Problem statement
Give back, exactly as it appears, the run of lines opening with the one containing "const buckle = new THREE.Group();" and closing with the one containing "bpy.data.objects.remove(obj)". Nothing outside that run should appear.

Data segment

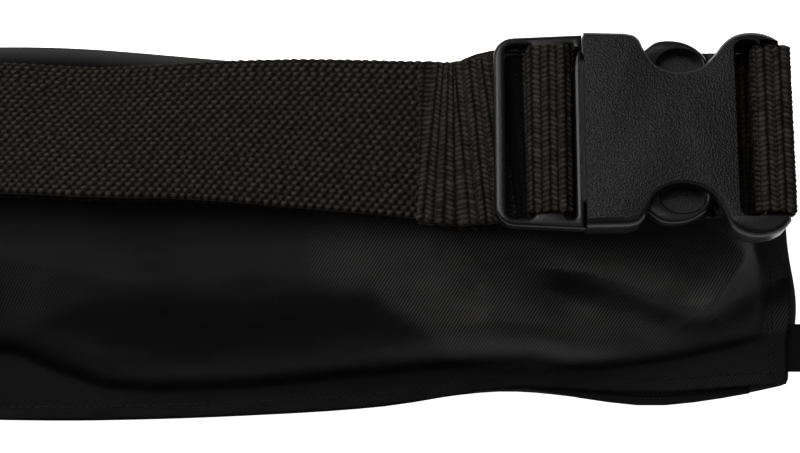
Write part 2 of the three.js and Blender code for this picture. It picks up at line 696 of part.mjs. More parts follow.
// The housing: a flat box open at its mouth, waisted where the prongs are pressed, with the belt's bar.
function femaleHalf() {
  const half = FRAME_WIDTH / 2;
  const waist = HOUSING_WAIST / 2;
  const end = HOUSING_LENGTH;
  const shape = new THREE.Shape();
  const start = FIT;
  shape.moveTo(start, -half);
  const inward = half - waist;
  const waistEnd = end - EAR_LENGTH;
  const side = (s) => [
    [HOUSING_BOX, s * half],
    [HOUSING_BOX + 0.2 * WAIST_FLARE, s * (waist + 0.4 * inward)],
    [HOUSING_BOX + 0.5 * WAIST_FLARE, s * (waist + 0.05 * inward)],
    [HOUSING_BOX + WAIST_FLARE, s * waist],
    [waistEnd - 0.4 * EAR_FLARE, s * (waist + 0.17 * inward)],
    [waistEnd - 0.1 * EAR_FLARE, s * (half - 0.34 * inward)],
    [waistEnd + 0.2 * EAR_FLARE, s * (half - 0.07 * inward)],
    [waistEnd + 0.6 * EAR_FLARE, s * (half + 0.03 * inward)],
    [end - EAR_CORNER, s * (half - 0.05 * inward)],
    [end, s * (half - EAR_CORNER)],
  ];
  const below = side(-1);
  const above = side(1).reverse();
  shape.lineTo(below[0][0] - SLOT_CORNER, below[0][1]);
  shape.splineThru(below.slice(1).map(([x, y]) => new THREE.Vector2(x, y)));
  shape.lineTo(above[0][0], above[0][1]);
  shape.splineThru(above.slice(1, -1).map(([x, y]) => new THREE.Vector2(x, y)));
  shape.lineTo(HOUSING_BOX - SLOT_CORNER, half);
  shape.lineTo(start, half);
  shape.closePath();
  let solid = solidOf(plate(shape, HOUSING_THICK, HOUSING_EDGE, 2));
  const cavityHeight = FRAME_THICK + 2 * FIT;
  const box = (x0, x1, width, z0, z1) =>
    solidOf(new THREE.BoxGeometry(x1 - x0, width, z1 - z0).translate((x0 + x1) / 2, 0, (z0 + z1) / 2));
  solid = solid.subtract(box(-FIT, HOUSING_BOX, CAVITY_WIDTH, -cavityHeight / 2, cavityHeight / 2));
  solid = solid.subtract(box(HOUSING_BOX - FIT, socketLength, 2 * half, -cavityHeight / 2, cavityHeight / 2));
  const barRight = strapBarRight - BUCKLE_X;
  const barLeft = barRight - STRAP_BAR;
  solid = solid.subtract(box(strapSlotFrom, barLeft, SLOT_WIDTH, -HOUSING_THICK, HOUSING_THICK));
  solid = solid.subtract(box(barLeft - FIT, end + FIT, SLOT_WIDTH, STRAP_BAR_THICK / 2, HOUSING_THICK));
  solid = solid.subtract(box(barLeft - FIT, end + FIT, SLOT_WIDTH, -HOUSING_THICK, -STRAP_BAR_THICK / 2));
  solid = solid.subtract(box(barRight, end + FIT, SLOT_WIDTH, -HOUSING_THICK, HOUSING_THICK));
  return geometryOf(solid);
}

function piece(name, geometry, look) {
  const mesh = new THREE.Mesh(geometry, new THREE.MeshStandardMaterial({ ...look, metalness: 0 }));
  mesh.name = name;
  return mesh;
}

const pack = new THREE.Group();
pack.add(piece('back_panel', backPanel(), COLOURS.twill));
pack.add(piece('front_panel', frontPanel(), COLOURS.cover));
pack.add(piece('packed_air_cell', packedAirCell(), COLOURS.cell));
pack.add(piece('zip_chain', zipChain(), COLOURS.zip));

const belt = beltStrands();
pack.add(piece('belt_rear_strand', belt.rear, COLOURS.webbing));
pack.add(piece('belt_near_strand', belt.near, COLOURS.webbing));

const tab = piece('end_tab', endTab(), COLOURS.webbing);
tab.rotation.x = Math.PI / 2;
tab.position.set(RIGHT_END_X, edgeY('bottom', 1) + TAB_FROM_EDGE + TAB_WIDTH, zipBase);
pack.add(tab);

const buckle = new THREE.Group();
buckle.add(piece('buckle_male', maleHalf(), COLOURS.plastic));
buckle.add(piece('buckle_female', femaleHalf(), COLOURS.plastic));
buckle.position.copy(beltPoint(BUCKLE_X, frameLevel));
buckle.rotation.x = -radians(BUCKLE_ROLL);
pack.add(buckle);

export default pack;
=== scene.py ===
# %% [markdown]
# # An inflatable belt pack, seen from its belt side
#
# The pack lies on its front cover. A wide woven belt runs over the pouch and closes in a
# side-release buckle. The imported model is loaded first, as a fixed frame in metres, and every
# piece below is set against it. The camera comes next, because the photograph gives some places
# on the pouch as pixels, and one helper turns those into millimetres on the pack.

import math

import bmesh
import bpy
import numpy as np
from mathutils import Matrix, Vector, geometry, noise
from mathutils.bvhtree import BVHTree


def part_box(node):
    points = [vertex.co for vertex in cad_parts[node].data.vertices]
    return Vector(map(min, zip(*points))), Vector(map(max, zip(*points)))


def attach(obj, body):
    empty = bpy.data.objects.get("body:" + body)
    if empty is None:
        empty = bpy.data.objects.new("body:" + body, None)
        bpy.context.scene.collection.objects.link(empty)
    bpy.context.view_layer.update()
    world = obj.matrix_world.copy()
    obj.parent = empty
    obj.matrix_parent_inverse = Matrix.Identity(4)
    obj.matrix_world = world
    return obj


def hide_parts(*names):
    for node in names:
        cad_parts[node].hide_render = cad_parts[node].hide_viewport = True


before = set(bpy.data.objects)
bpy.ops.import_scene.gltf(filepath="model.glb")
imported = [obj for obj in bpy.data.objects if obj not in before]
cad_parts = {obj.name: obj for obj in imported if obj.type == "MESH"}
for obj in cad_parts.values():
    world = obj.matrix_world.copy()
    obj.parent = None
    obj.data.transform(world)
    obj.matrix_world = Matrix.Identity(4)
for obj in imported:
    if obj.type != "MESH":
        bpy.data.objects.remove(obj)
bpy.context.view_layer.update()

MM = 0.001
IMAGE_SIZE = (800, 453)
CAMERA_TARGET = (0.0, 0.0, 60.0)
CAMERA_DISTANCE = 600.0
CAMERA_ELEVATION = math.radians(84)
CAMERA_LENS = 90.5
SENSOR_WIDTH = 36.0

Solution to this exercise
const buckle = new THREE.Group();
buckle.add(piece('buckle_male', maleHalf(), COLOURS.plastic));
buckle.add(piece('buckle_female', femaleHalf(), COLOURS.plastic));
buckle.position.copy(beltPoint(BUCKLE_X, frameLevel));
buckle.rotation.x = -radians(BUCKLE_ROLL);
pack.add(buckle);

export default pack;
=== scene.py ===
# %% [markdown]
# # An inflatable belt pack, seen from its belt side
#
# The pack lies on its front cover. A wide woven belt runs over the pouch and closes in a
# side-release buckle. The imported model is loaded first, as a fixed frame in metres, and every
# piece below is set against it. The camera comes next, because the photograph gives some places
# on the pouch as pixels, and one helper turns those into millimetres on the pack.

import math

import bmesh
import bpy
import numpy as np
from mathutils import Matrix, Vector, geometry, noise
from mathutils.bvhtree import BVHTree


def part_box(node):
    points = [vertex.co for vertex in cad_parts[node].data.vertices]
    return Vector(map(min, zip(*points))), Vector(map(max, zip(*points)))


def attach(obj, body):
    empty = bpy.data.objects.get("body:" + body)
    if empty is None:
        empty = bpy.data.objects.new("body:" + body, None)
        bpy.context.scene.collection.objects.link(empty)
    bpy.context.view_layer.update()
    world = obj.matrix_world.copy()
    obj.parent = empty
    obj.matrix_parent_inverse = Matrix.Identity(4)
    obj.matrix_world = world
    return obj


def hide_parts(*names):
    for node in names:
        cad_parts[node].hide_render = cad_parts[node].hide_viewport = True


before = set(bpy.data.objects)
bpy.ops.import_scene.gltf(filepath="model.glb")
imported = [obj for obj in bpy.data.objects if obj not in before]
cad_parts = {obj.name: obj for obj in imported if obj.type == "MESH"}
for obj in cad_parts.values():
    world = obj.matrix_world.copy()
    obj.parent = None
    obj.data.transform(world)
    obj.matrix_world = Matrix.Identity(4)
for obj in imported:
    if obj.type != "MESH":
        bpy.data.objects.remove(obj)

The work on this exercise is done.